I was being interviewed for the 2015 CSR Youth Awards, a project of CSR Today – a department of the Benita and Catalino Yap Foundation (BCYF). Their goal is to recognize outstanding young men and women who have initiated projects anchored on Citizenship, Sustainability, and Social Responsibility. It’s a prestigious award and I was still surprised that I was one of the nominees. It’s my first nomination and I’m just humbled and grateful for the opportunity.

Nomination

I went on about the two fighter planes that I saw, how I cheered when I saw them drop bombs and how I felt bad when I learned that the bombs kill anyone it hits : good or bad, guilty or innocent, male or female, Christian or Muslim, young or old. It’s an equalizer and it does not give a damn about who you are. It hits you, it destroys you. Literally. That scared me and as an ambitious incoming first year high school student, I wrote a letter asking people to write peace messages to let those in the evacuation centers know that there are people who are with them, praying for them, and caring for them. The letter reached people from all over the world which is surprising because in hindsight, that happened at a time when Facebook did not even exist and social media wasn’t as “big”. I guess sometimes you just have to do it. Stop thinking about what other people will say. Go out there and do it.
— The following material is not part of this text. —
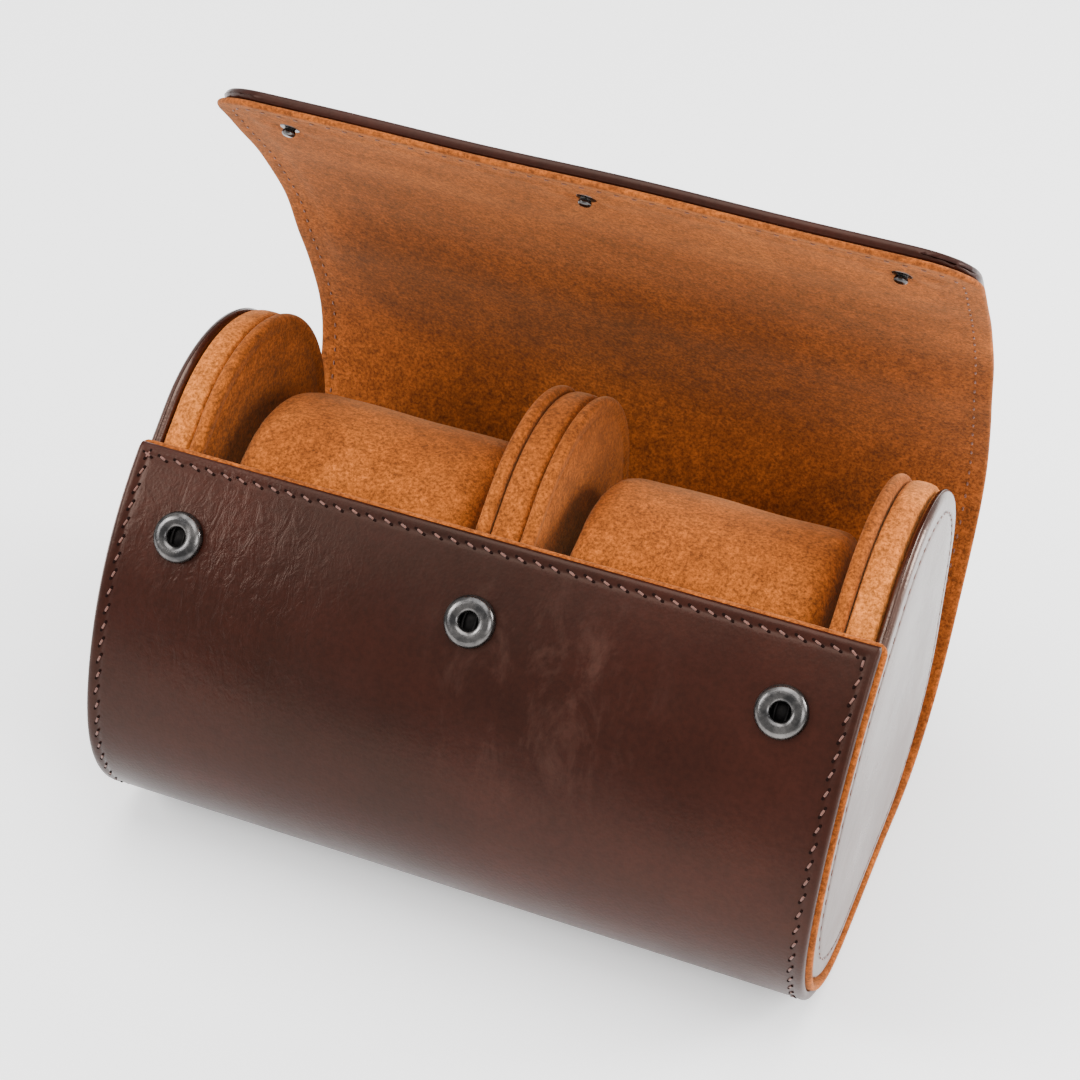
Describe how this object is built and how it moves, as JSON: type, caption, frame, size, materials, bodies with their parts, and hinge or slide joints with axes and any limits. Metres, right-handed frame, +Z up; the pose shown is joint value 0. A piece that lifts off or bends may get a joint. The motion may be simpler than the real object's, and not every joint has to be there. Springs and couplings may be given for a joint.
{
  "type": "watch roll case",
  "caption": "Leather watch roll with suede lining, removable oval watch cushions in bays between padded end caps and a divider, and a flexible lid that closes with press studs.",
  "frame": {"origin": "middle of the roll's length, on the flat strip of leather that the roll rests on", "axes": "+X along the roll to the viewer's right, -Y to the front panel with the press-stud sockets, +Z up"},
  "size_m": [0.156, 0.1198, 0.1477],
  "materials": {
    "leather": "smooth dark reddish-brown leather, semi-gloss",
    "suede": "tan suede with a short nap",
    "board": "pressed fibre stiffener, not seen",
    "foam": "foam filling, not seen",
    "gunmetal": "dark plated steel, polished on the edges"
  },
  "bodies": {
    "roll": {"body_board": "board", "body_leather": "leather", "body_lining": "suede", "cap_left_band": "suede", "cap_left_core": "foam", "cap_left_inner_face": "suede", "cap_left_leather_disc": "leather", "cap_right_band": "suede", "cap_right_core": "foam", "cap_right_inner_face": "suede", "cap_right_leather_disc": "leather", "divider_band": "suede", "divider_core": "foam", "divider_left_face": "suede", "divider_right_face": "suede", "socket_left": "gunmetal", "socket_left_spring": "gunmetal", "socket_left_washer": "gunmetal", "socket_middle": "gunmetal", "socket_middle_spring": "gunmetal", "socket_middle_washer": "gunmetal", "socket_right": "gunmetal", "socket_right_spring": "gunmetal", "socket_right_washer": "gunmetal"},
    "back_wall": {"back_board": "board", "back_leather": "leather", "back_lining": "suede"},
    "bend": {"bend_leather": "leather", "bend_lining": "suede"},
    "lid": {"lid_board": "board", "lid_leather": "leather", "lid_lining": "suede"},
    "lid_edge": {"edge_board": "board", "edge_leather": "leather", "edge_lining": "suede", "snap_cap_left": "gunmetal", "snap_cap_middle": "gunmetal", "snap_cap_right": "gunmetal", "stud_left": "gunmetal", "stud_middle": "gunmetal", "stud_right": "gunmetal"},
    "left_cushion": {"cushion_left_cover": "suede", "cushion_left_foam": "foam", "cushion_left_left_end": "suede", "cushion_left_right_end": "suede"},
    "right_cushion": {"cushion_right_cover": "suede", "cushion_right_foam": "foam", "cushion_right_left_end": "suede", "cushion_right_right_end": "suede"}
  },
  "joints": [
    {"name": "back_hinge", "type": "hinge", "parent": "roll", "child": "back_wall", "pos_m": [0, 0.0127, 0.0023], "axis": [1, 0, 0], "range_deg": [0, 22]},
    {"name": "bend_fold", "type": "hinge", "parent": "back_wall", "child": "bend", "pos_m": [0, 0.06238, 0.07492], "axis": [1, 0, 0], "range_deg": [0, 18.5]},
    {"name": "lid_fold", "type": "hinge", "parent": "bend", "child": "lid", "pos_m": [0, 0.05572, 0.08987], "axis": [1, 0, 0], "range_deg": [0, 30.5]},
    {"name": "edge_fold", "type": "hinge", "parent": "lid", "child": "lid_edge", "pos_m": [0, 0.03381, 0.12701], "axis": [1, 0, 0], "range_deg": [0, 25]},
    {"name": "left_cushion_lift", "type": "slide", "parent": "roll", "child": "left_cushion", "axis": [0, 0.7659, 0.6429], "range_m": [0, 0.009]},
    {"name": "right_cushion_lift", "type": "slide", "parent": "roll", "child": "right_cushion", "axis": [0, 0.7659, 0.6429], "range_m": [0, 0.009]}
  ],
  "couplings": [
    {"joint": "bend_fold", "follows": "back_hinge", "ratio": 0.8409},
    {"joint": "lid_fold", "follows": "back_hinge", "ratio": 1.3863},
    {"joint": "edge_fold", "follows": "back_hinge", "ratio": 1.1363}
  ]
}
For years Kids for Peace has been facilitating psycho-social interventions with survivors of war and disaster. We figured, giving these survivors the space they need to breathe and let all emotions out is just as important as giving them food, clothing, and shelter. We would sit down and listen to stories of survival: how one kid carried a kettle filled with rice while running away from explosions, how one father lost his son while fleeing their village which is under attack. The stories went on and it took so much effort to put on a straight face as they showed both physical and emotional wounds. We then organized creative expressions camps with workshops on different media (photography, film, book writing, illustration, song writing, soil painting, theater) which they can use to express their thoughts and feelings.

Volunteerism is not easy. You need to have a lot of heart to be able to do this kind of job. You need to understand that when you are out there on the field,  you are there for them and not for yourself. You need to be strong because sometimes, the odds will be against you. While those instances will push you to give up, it’s also those instances that will push you to keep going. There were times when I thought of quitting and closing the foundation. I thought about it several times already. But I stopped whenever I thought about the people we helped and the people we’ll be helping in the future. It’s not about us, it’s about THEM. With that, we go back to why we started, and the fire in the belly drives us to do our work again.

During the awards night, all 27 finalists were asked to stand up so that they may be recognized and applauded for their efforts. It felt great to be acknowledged, to receive that pat on the back for a job well done. It meant so much and it gave us the affirmation that we needed, that go signal that we are on the right track.

With Mr. Salvador Laguda, Co-chair of the Screening Committee and Mr. Edgardo Amistad of UCPD-CIIF Foundation, Inc. (Image source: CSR YA Facebook page)
With Mr. Salvador Laguda, Co-chair of the Screening Committee and Mr. Edgardo Amistad of UCPD-CIIF Foundation, Inc. (Image source: CSR YA Facebook page)

I did not win but that’s okay. For me, it’s enough that we made it to the top 27. It’s enough that the spirit of volunteerism and the efforts of the young men and women were given recognition. To Noreen Bautista, thank you so much. It really means so much to us. To Ica Fernandez and Daniel Abunales, thank you for journeying with us. To my mom, thank you for supporting me since day one. Benita and Catalino Yap Foundation, thank you so much for the recognition. Like I said, I am humbled and grateful. To all of the mentors, volunteers, young men and women who have been with the Kids for Peace Foundation, thank you. This is for you.